All of us must go out from the sweet services of the Sunday—into a week of very real and very commonplace life. We must mingle with people who are not angels! We must pass through experiences, that will naturally worry and vex us. Those about us, either wittingly or unwittingly, annoy and try us! We will meet many troubles and worries in ordinary week-day life. There are continual irritations and annoyances!

The problem is to live a beautiful Christian life—in the face of all these hindrances! How can we get through the tangled briers which grow along our path—without having our hands and feet torn by them? How can we live sweetly—amid the vexing and irritating things, and the multitude of little worries and frets which infest our way, and which we cannot evade?

It is not enough merely to 'get along in any sort of way', to drag to the close of each long, wearisome day—happy when night comes to end the strife. Life should be a joy—and not a burden. We should live victoriously, ever master of our experiences, and not tossed by them like a leaf on the dashing waves. Every earnest Christian wants to live a truly beautiful life, whatever the circumstances may be.

But meanwhile this fact remains—that our aspiration cannot be realized, and that whatever our life is to be made, beautiful or marred, we must make it just where we are.
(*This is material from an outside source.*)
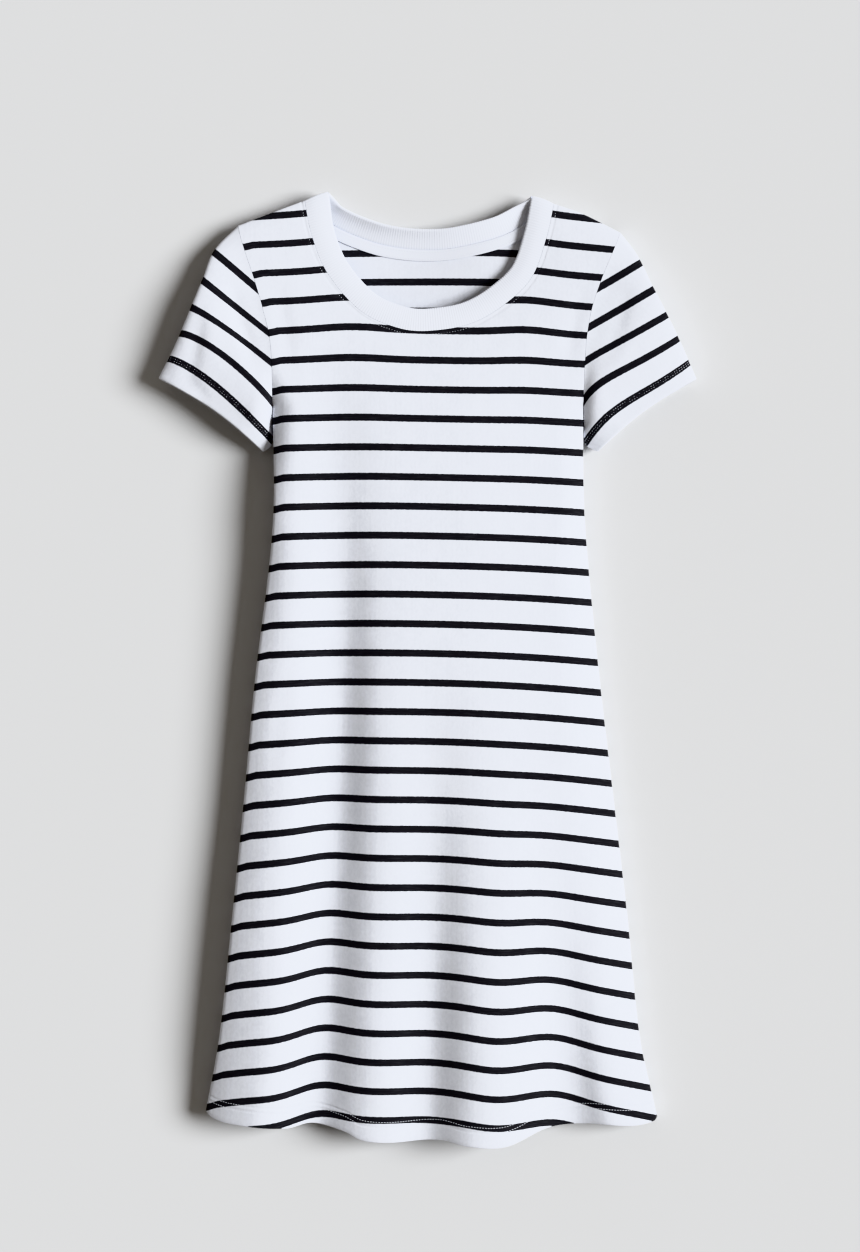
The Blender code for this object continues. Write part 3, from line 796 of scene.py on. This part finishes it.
def threadFinish():
    desk = Desk("sewingThread")
    coords = desk.add("ShaderNodeTexCoord")
    fibre = desk.noise(coords.outputs["Object"], 2600.0)
    return desk.finish({
        "Base Color": desk.blend(fibre, (0.62, 0.64, 0.69, 1.0), (0.80, 0.82, 0.88, 1.0)),
        "Roughness": desk.ramp(fibre, 0.2, 0.8, 0.55, 0.75),
        "Specular IOR Level": 0.35,
    })


# Panels

class Panel:
    def __init__(self, panel):
        self.panel = panel
        sides = [sidePlan(side, panel) for side in ("left", "right")]
        self.plan = panelPlan(hemPlan(panel), topPlan(panel), *sides)
        self.outer = raised(panel, self.plan)
        self.normals = gridNormals(self.outer, False)
        if panel == "back":
            self.normals = -self.normals
        sideRows = body["sideRows"][panel]
        for column, outward in ((0, (-1, 0, 0)), (-1, (1, 0, 0))):
            line = self.outer[:, column]
            along = np.concatenate((line[1:2] - line[:1], line[2:] - line[:-2]))
            self.normals[:sideRows + 1, column] = levelNormals(along[:sideRows + 1], outward)
        top = self.outer[-1]
        count = body["shoulderColumns"] + 1
        self.normals[-1, :count] = levelNormals(top[1:count + 1] - top[:count], (0, 1, 0))
        self.normals[-1, -count:] = levelNormals(top[-count:] - top[-count - 1:-1], (0, 1, 0))

    def armhole(self, side):  # grid places from the shoulder tip to the underarm
        column = 0 if side == "left" else self.outer.shape[1] - 1
        last = len(self.outer) - 1
        return last - np.arange(body["armholeRows"] + 1), np.full(body["armholeRows"] + 1, column)

    def neckline(self):
        count = body["neckColumns"][self.panel] + 1
        return np.full(count, len(self.outer) - 1), body["shoulderColumns"] + np.arange(count)

    def build(self, material):
        x, y = self.plan[..., 0], self.plan[..., 1]
        knit = np.stack((x, knitPlace(self.panel, x, y)), axis=-1)
        neck = neckPlan(self.panel)
        fromNeck = np.full(x.shape, 1.0)
        for place in neck:
            fromNeck = np.minimum(fromNeck, np.hypot(x - place[0], y - place[1]))
        fromHem = y - body["hem"][self.panel].read("y", x)
        edges = np.stack((fromNeck, fromHem), axis=-1)
        piece = makeShell(self.panel + "Panel", self.outer, self.normals, body["wall"],
                          {"knit": knit, "edges": edges}, flip=self.panel == "back", folds=(True, False))
        piece.data.materials.append(material)
        return piece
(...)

No restless discontent can change our lot. We cannot get into any 'paradise' merely by longing for it. Other people may have other circumstances, possibly more pleasant than ours—but here are ours. We may as well settle this point at once, and accept the battle of life on this field—or else, while we are vainly wishing for a better chance, the opportunity for victory shall have passed.

Every obstacle to true living should, then, only nerve us with fresh determination to succeed. We should use each difficulty and hardship, as a leverage to gain some new advantage. We should compel our temptations to minister to us—instead of hindering us. We should regard all our provocations, annoyances and trials, of whatever sort—as practice-lessons in the application of the theories of Christian life. It will be seen in the end—that the hardships and difficulties are by no means the smallest blessings of our lives. Someone compares them to the weights of a clock, without which there could be no steady, orderly life.

Many a night we shall retire to weep at Christ's feet—over the day's defeat. In our efforts to follow the copy set for us by our Lord—we shall write many a crooked line, and leave many a blotted page blistered with tears of regret. Yet we must keep through all, a brave heart, an unfaltering purpose, and a calm, joyful confidence in God. Temporary defeat should only cause us to lean on Christ more fully. God is on the side of everyone who is loyally struggling to obey his divine will, and to grow into Christlikeness. And that means assured victory, to everyone whose heart fails not.